Bodie’s PIONEER FURNITURE
The 3.7 acre Bodie Cemetery is fenced. Within the fenced area are three different sections- the Wards Cemetery, the Masonic Cemetery and the Bodie Miners’ Cemetery.
Mr. Henry Ward, an immigrant from England and a cabinet-maker by trade, arrived in Bodie in 1878. Using his knowlege of carpentry established the Pioneer Furniture Store.
The Pioneer Furniture Company sold “household small and large items.- like tables, chairs, storage bins.” The plus, was he also delivered household furniture to the newly built houses in Bodie.
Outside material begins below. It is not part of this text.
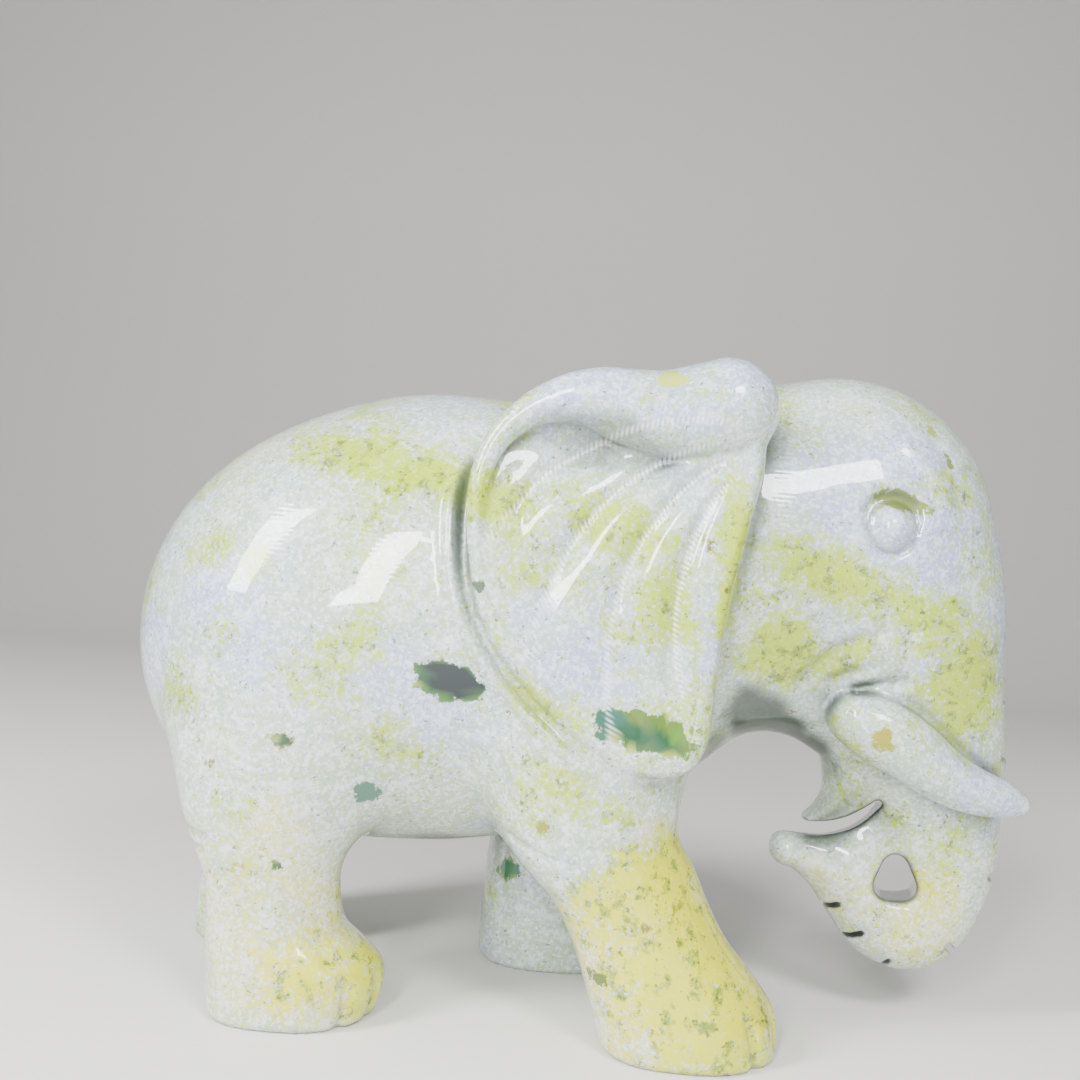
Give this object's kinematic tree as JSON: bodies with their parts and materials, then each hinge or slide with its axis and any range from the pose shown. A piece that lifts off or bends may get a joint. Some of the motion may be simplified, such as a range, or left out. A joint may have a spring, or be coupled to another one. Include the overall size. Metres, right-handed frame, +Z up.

Furniture and “undertaking” was a very common combination of Enterprise. Henry Ward expanded on his enterprise in Bodie, by acquiring land for a “Cemetery”. “Undertaking services”, purchasing glass hearse and building a “Hearse House” to store the carriage shows the extent the “burial services” were needed in the remote, mining community. (Being the “undertaker” Henry Ward handled all the “undertaking services” for the Bodie Miners’ Union.)
Henry Ward also had the financial means to contract a building on Main Street, Bodie. H.H. Ward, PIONEER FURNITURE was on the bottom floor, and the I.O.O.F rented the second floor. The importance is —-the I.O.O.F rented the second floor of his PIONEER FURNITURE building. IOOF membership used the “rented Hall” before they built the Bodie Miners’ Union Hall next to it.
Today, 150 years later, the I.O.O.F. building has survived the 1932 fire, and still is referred to as the I.O.O.F. Hall. Long forgotten is the “furniture store and undertaking services” that first established , and was the reason for Henry Ward’s business establishment. The only “remembrance to time” is WARDS CEMETERY, which is the where all the I.O.O.F membership is buried.